## START

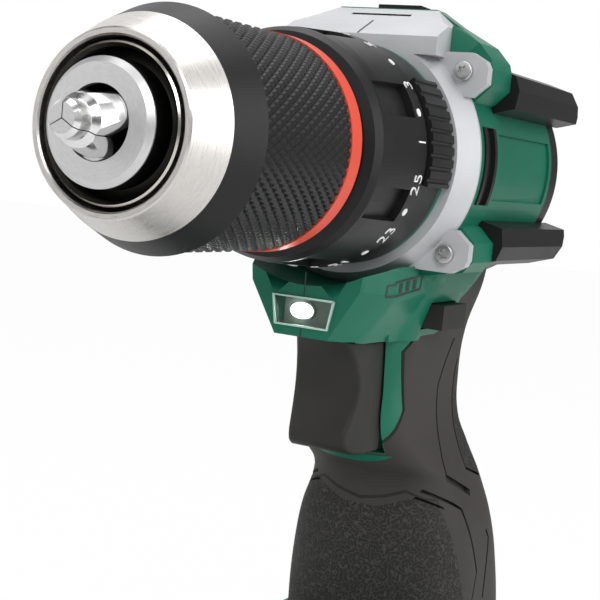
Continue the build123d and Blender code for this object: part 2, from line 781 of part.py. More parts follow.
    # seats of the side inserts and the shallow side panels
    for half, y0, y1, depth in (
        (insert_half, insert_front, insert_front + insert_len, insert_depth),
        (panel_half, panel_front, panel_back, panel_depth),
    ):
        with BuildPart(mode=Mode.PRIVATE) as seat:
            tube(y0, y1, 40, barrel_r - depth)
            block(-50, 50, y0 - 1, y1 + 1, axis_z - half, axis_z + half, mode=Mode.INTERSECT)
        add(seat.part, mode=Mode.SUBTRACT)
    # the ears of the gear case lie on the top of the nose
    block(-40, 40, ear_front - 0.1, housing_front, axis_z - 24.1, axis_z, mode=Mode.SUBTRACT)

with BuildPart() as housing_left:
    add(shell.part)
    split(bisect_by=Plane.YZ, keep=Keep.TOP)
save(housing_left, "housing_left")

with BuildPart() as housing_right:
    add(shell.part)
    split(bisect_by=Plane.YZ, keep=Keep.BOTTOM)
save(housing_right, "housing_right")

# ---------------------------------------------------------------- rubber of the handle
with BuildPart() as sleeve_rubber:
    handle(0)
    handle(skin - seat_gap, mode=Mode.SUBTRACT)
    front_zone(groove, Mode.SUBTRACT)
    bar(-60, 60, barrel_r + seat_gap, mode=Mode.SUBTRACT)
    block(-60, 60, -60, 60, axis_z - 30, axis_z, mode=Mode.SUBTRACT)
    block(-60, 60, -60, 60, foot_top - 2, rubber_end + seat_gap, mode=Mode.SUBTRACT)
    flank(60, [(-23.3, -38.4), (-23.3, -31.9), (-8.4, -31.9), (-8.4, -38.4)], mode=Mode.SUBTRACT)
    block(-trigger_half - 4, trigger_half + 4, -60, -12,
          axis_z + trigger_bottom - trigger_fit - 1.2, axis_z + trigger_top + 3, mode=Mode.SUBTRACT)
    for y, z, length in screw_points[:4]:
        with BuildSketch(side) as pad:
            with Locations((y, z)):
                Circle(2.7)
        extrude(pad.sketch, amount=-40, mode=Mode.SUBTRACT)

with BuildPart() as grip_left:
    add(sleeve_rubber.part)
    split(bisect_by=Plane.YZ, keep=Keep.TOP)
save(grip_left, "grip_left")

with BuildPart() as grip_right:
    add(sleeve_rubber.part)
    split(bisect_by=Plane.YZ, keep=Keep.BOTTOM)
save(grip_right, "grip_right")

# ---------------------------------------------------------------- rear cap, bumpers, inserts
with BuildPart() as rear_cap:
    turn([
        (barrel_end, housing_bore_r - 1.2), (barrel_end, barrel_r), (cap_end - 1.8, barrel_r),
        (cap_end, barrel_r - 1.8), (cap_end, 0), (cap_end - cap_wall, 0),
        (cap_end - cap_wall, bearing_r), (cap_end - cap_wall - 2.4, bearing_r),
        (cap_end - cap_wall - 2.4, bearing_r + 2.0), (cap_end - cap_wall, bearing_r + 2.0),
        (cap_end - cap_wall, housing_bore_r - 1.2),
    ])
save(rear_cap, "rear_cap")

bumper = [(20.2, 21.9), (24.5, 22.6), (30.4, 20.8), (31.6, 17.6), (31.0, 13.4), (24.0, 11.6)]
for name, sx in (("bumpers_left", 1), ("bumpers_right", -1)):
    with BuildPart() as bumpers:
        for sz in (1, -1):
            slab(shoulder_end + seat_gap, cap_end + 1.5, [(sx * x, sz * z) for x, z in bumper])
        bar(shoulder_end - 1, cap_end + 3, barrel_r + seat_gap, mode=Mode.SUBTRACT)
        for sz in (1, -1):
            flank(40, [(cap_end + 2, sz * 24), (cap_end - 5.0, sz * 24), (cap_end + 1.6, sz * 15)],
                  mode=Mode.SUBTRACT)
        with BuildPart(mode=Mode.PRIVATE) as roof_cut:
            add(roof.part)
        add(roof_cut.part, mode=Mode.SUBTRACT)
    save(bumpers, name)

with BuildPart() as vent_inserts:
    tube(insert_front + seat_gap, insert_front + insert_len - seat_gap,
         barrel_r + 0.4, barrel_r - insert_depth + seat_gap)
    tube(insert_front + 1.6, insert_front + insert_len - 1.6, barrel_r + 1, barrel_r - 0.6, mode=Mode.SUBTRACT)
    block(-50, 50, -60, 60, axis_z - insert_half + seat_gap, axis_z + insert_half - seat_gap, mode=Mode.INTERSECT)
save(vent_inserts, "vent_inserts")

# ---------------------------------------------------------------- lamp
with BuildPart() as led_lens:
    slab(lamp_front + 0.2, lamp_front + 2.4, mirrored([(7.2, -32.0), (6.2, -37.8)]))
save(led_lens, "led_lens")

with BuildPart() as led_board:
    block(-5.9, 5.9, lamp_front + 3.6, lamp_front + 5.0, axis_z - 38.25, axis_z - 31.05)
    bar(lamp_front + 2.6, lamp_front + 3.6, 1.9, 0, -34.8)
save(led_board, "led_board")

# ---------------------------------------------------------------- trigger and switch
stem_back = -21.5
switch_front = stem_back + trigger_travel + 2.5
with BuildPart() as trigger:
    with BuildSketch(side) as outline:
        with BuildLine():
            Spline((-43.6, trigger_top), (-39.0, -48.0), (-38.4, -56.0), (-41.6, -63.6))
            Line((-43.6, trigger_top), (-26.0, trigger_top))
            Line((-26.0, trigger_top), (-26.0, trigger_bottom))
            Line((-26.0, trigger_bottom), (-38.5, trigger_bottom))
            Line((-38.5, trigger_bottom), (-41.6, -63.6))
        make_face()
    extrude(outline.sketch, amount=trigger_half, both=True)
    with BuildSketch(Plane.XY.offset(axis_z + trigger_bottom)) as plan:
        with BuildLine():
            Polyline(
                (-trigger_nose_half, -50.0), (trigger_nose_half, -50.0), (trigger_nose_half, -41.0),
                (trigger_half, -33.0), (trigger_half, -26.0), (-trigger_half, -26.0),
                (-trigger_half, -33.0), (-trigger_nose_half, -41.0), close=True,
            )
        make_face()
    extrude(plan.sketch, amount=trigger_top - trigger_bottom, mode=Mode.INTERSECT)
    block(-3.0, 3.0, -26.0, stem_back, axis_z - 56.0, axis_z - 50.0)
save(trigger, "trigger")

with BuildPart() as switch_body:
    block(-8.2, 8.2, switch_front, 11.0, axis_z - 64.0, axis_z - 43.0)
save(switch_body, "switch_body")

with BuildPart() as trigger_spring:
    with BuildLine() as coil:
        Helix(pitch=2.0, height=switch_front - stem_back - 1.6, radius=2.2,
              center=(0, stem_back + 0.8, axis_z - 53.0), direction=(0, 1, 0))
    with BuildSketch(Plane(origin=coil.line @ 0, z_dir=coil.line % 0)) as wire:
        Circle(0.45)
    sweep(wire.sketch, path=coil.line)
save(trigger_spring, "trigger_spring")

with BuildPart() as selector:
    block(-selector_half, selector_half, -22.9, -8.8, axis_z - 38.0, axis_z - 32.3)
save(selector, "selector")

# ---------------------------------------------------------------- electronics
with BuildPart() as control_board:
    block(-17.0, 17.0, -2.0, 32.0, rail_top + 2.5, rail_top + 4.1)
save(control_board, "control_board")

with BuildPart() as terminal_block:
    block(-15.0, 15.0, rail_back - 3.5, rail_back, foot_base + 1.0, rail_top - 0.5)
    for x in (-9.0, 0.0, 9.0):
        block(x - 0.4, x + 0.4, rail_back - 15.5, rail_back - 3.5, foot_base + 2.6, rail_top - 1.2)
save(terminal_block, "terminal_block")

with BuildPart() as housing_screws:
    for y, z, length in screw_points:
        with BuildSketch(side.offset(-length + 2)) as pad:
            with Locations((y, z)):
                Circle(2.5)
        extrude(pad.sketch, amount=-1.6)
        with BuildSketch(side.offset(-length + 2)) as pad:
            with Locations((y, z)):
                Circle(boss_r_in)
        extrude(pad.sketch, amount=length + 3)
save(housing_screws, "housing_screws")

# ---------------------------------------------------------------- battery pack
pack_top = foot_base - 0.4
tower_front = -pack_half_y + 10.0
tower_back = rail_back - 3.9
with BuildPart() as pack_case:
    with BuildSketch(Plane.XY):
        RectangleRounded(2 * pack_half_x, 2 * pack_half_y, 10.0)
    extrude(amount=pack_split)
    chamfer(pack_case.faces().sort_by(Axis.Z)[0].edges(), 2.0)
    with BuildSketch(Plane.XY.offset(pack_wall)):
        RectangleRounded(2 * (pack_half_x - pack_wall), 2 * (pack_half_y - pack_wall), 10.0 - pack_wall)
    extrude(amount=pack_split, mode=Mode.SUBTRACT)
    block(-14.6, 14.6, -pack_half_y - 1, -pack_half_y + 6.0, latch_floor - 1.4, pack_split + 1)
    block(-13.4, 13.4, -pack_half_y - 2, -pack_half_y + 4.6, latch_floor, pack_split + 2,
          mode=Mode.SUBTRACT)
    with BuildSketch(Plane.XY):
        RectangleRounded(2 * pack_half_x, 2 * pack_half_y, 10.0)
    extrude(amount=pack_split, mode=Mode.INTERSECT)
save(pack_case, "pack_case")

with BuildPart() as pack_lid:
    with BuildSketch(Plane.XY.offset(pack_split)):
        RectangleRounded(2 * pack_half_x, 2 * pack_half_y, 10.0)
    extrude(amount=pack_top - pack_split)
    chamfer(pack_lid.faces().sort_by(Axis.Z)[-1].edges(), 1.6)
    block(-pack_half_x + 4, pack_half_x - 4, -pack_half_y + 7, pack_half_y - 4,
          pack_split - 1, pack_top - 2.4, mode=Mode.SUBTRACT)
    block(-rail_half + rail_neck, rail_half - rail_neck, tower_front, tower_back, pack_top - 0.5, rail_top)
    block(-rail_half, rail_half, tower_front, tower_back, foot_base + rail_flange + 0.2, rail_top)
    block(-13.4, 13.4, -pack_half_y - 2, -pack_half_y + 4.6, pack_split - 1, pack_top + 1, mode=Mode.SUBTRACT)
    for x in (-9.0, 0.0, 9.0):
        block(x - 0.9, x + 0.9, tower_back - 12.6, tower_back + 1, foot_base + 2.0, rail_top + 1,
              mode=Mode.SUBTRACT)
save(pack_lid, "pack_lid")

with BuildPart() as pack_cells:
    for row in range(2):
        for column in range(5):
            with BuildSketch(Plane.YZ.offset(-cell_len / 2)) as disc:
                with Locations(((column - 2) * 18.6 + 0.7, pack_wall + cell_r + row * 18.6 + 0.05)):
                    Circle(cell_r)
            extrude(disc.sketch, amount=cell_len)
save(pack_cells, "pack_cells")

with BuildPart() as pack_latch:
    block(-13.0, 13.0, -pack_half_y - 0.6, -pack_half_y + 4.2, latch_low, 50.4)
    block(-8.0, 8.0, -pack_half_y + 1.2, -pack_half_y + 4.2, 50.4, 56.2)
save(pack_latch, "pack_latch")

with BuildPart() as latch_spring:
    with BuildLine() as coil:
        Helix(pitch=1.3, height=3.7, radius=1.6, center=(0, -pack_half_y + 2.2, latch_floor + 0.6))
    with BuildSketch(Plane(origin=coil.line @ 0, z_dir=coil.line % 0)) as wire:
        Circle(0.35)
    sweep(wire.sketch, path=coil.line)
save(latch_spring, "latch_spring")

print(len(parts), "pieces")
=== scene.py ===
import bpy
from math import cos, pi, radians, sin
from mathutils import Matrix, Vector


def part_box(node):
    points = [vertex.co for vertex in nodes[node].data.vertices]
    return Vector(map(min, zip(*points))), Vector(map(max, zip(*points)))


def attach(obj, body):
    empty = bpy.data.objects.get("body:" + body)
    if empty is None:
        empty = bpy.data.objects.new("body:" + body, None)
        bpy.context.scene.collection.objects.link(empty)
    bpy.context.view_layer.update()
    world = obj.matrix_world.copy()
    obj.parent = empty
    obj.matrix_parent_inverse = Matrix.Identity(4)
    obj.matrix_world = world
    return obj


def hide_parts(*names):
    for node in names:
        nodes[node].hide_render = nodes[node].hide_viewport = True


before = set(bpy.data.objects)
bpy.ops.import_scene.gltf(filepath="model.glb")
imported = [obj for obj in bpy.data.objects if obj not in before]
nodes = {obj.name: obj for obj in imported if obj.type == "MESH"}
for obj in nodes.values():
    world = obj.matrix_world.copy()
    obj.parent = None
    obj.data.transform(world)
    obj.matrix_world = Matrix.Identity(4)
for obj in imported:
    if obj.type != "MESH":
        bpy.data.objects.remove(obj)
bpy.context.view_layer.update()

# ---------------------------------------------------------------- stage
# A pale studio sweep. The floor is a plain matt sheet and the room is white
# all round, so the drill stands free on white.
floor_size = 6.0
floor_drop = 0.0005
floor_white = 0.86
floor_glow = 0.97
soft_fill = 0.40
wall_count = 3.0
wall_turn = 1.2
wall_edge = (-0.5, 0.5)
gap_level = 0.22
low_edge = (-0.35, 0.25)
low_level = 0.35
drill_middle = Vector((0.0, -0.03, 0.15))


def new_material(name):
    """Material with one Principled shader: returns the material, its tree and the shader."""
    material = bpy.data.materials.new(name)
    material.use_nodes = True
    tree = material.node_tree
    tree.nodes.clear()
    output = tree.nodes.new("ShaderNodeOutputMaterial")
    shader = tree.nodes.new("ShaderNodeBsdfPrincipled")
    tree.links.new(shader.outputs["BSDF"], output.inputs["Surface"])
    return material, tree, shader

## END

Your objective: In the listing above, find the line containing "extrude(disc.sketch, amount=cell_len)" and the line containing "bpy.data.objects.remove(obj)". Output them and every line between, exactly, and nothing else.

Answer in full:
            extrude(disc.sketch, amount=cell_len)
save(pack_cells, "pack_cells")

with BuildPart() as pack_latch:
    block(-13.0, 13.0, -pack_half_y - 0.6, -pack_half_y + 4.2, latch_low, 50.4)
    block(-8.0, 8.0, -pack_half_y + 1.2, -pack_half_y + 4.2, 50.4, 56.2)
save(pack_latch, "pack_latch")

with BuildPart() as latch_spring:
    with BuildLine() as coil:
        Helix(pitch=1.3, height=3.7, radius=1.6, center=(0, -pack_half_y + 2.2, latch_floor + 0.6))
    with BuildSketch(Plane(origin=coil.line @ 0, z_dir=coil.line % 0)) as wire:
        Circle(0.35)
    sweep(wire.sketch, path=coil.line)
save(latch_spring, "latch_spring")

print(len(parts), "pieces")
=== scene.py ===
import bpy
from math import cos, pi, radians, sin
from mathutils import Matrix, Vector


def part_box(node):
    points = [vertex.co for vertex in nodes[node].data.vertices]
    return Vector(map(min, zip(*points))), Vector(map(max, zip(*points)))


def attach(obj, body):
    empty = bpy.data.objects.get("body:" + body)
    if empty is None:
        empty = bpy.data.objects.new("body:" + body, None)
        bpy.context.scene.collection.objects.link(empty)
    bpy.context.view_layer.update()
    world = obj.matrix_world.copy()
    obj.parent = empty
    obj.matrix_parent_inverse = Matrix.Identity(4)
    obj.matrix_world = world
    return obj


def hide_parts(*names):
    for node in names:
        nodes[node].hide_render = nodes[node].hide_viewport = True


before = set(bpy.data.objects)
bpy.ops.import_scene.gltf(filepath="model.glb")
imported = [obj for obj in bpy.data.objects if obj not in before]
nodes = {obj.name: obj for obj in imported if obj.type == "MESH"}
for obj in nodes.values():
    world = obj.matrix_world.copy()
    obj.parent = None
    obj.data.transform(world)
    obj.matrix_world = Matrix.Identity(4)
for obj in imported:
    if obj.type != "MESH":
        bpy.data.objects.remove(obj)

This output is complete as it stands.